Does it make sense to calculate the score like this for events that aren't independent? You no longer have the cool property that it doesn't matter how you chop up your observations.
I think the correct thing to do would be to score the single probability that each model gave to this exact outcome. Equivalently you could add the scores for each state, but for each use the probabilities conditional on the states you've already scored. For 538 these probabilities are available via their interactive forecast.
Otherwise you're counting the correlated part of the...
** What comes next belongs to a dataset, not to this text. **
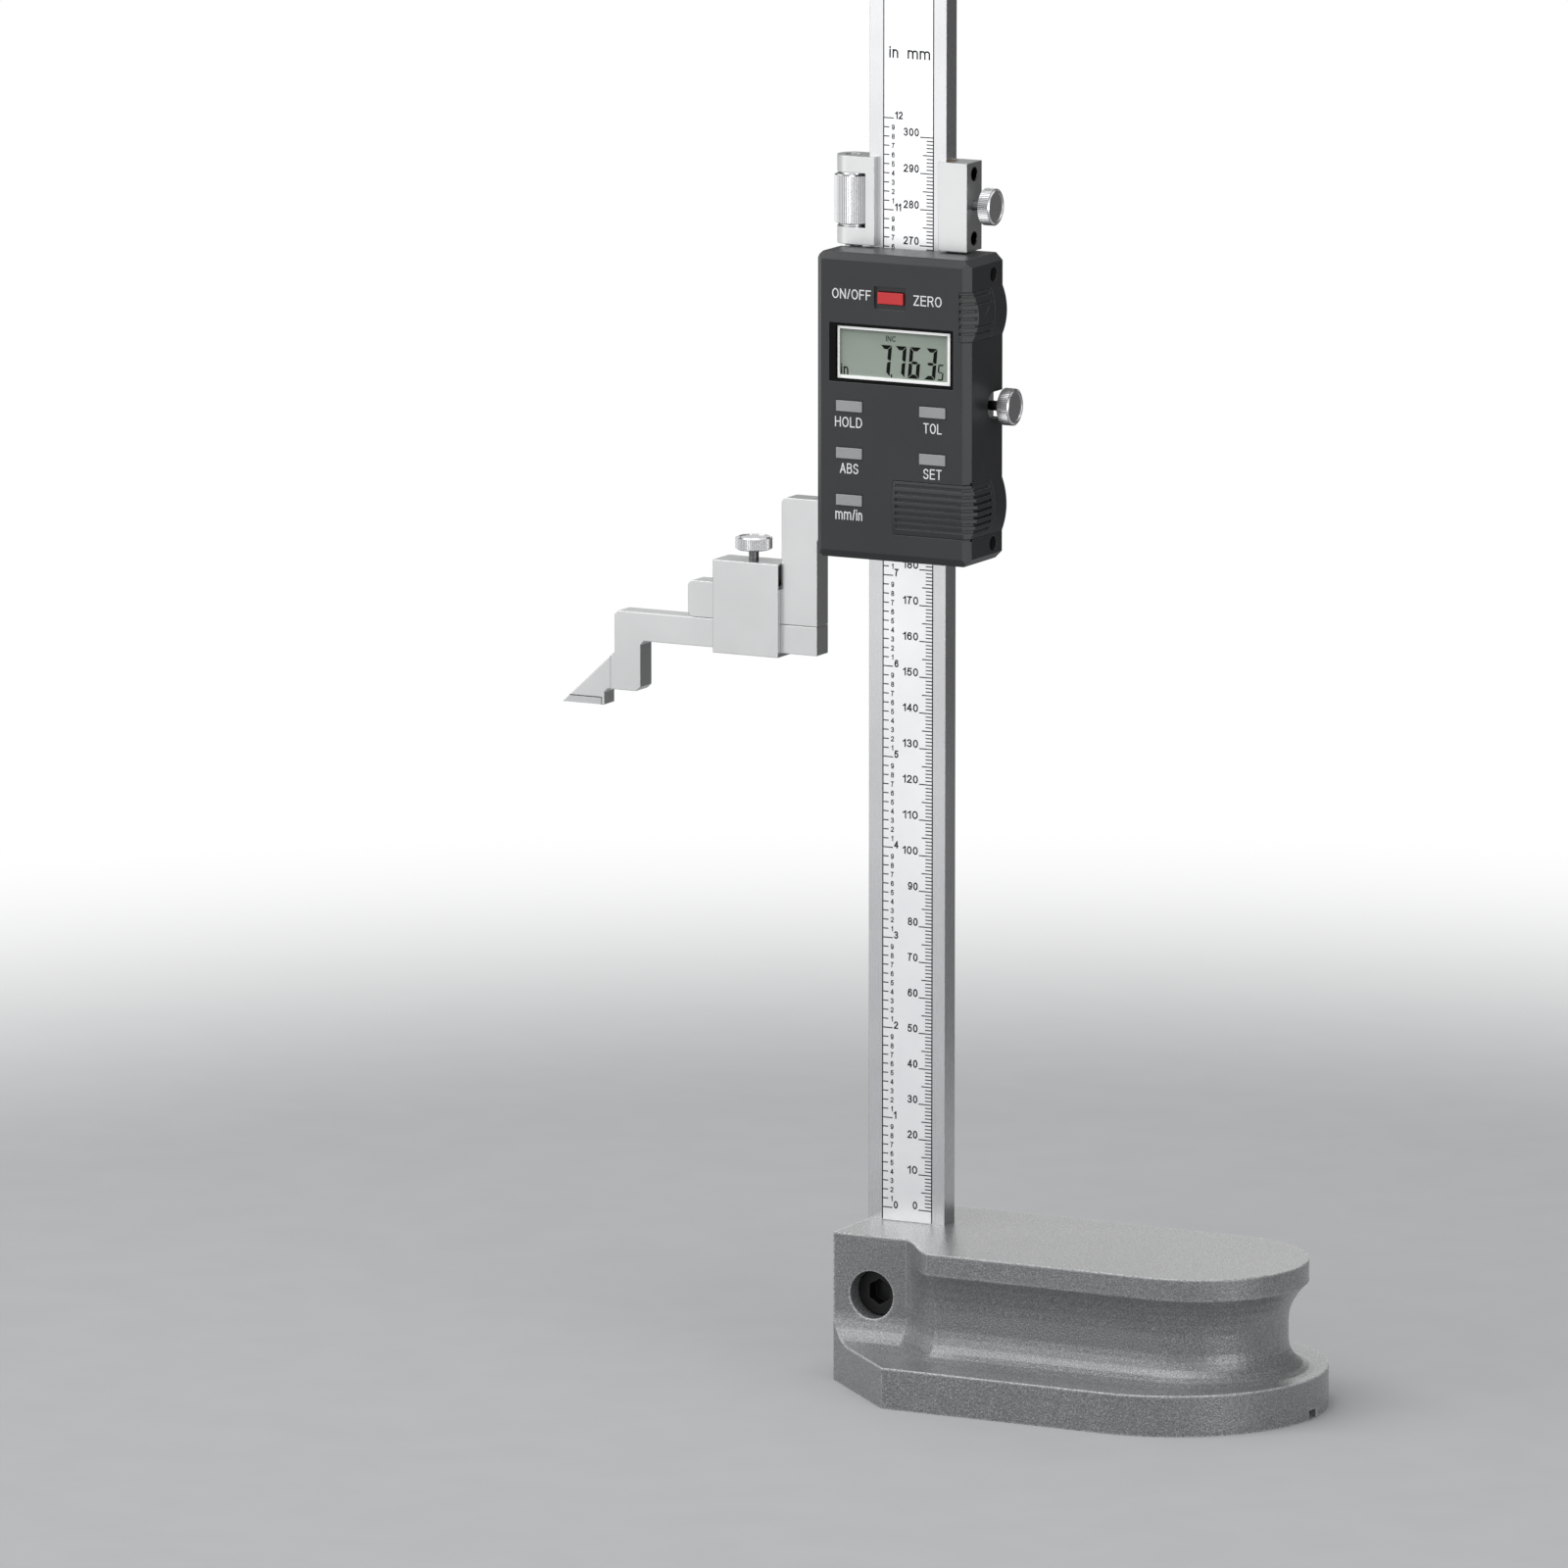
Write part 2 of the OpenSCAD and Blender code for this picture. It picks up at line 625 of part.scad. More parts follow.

Looking at states still throws away information. Trump lost by slightly over a 0.6% margin in the states that he'd have needed to win. The polls were off by slightly under a 6% margin. If those numbers are correct, I don't see how your conclusion about the relative predictive power of 538 and betting markets can be very different from what your conclusion would be if Trump had narrowly won. Obviously if something almost happens, that's normally going to favor a model that assigned 35% to it happening over a model that assigned 10% to it happening. Both Nate Silver and Metaculus users seem to me to be in denial about this.
Both Nate Silver and Metaculus users seem to me to be in denial about this.
I think this is a strawman. Nate Silver says that his model has good calibration across its lifetime, and is in fact slightly too conservative. I agree that, if the only two things you consider are (a) the probabilities for a Biden win in 2020, 65% and 89%, and (b) the margin of the win in 2020, then betting markets are a clear winner. But how much does that matter? (And the article you linked doesn't mention markets at all.)
There's a lot of debate about how good the polls and 538 have been is this election in comparison to the betting markets. While it's hard to compare it when just looking at percentage for Biden winning, it would be possible to calculate the Briers score by looking at all US states. Did anybody do the math?